Management and Policy Implications Effective forest policy and management decisionmaking requires both insight into the potential aggregate impacts and sensitivity to changes in future resource and market stimuli. Good decisions therefore necessitate incorporation of the latest resource, regulatory, and market conditions. In this study, we evaluate data representing global newsprint and printing and writing paper demand and juxtapose trends in gross domestic product (GDP) and Internet adoption for five global regions over the years 1970–2011. We note a structural change in the paper market as people have embraced electronic alternatives to newspapers and printed materials. We then estimate sensitivity parameters of paper demand to changes in GDP and Internet adoption and demonstrate how not accounting for this interaction can lead to misrepresentation of paper demand and thus unreliable management or policy expectations.
Answer:
The Internet together with other information and communication technologies, such as personal computers and cellular phones, have provided an electronic alternative to newspapers and printed materials in recent decades. Researchers from the United States examined this year how Internet adoption has affected worldwide demand for newsprint and printing and writing papers.

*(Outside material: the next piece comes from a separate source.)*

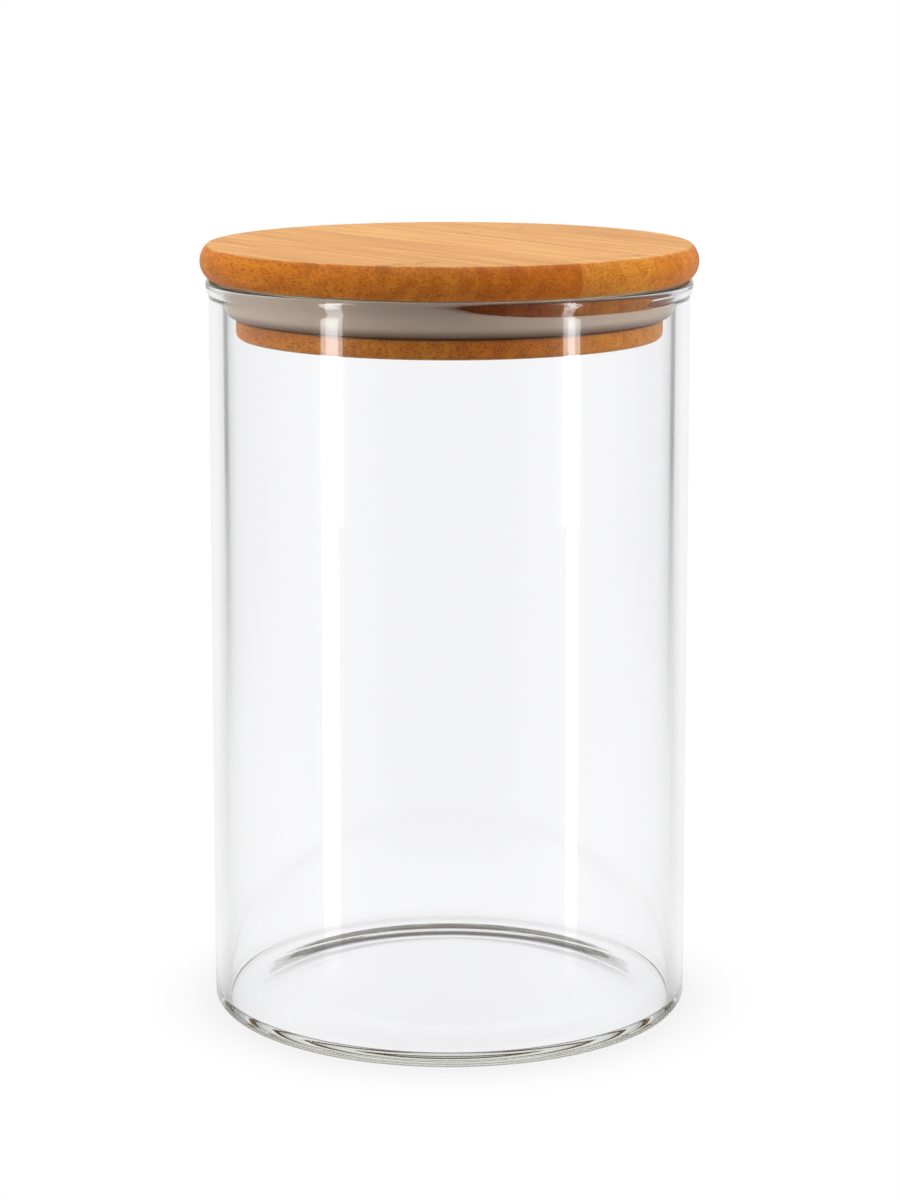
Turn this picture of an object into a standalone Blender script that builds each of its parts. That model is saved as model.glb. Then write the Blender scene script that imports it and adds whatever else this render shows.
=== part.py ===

Honestly, I was thinking before that introduction of computers to our everyday life should reduce paper consumption. And probably this was the case. However, the development of personal printers have increased paper use dramatically. Currently, we need only one click to print hundreds of copies what we wish. In the last century, unfortunately the typewriters did not have such function. It seems that Internet is a significant substitute for newsprint, what makes a lot of sense.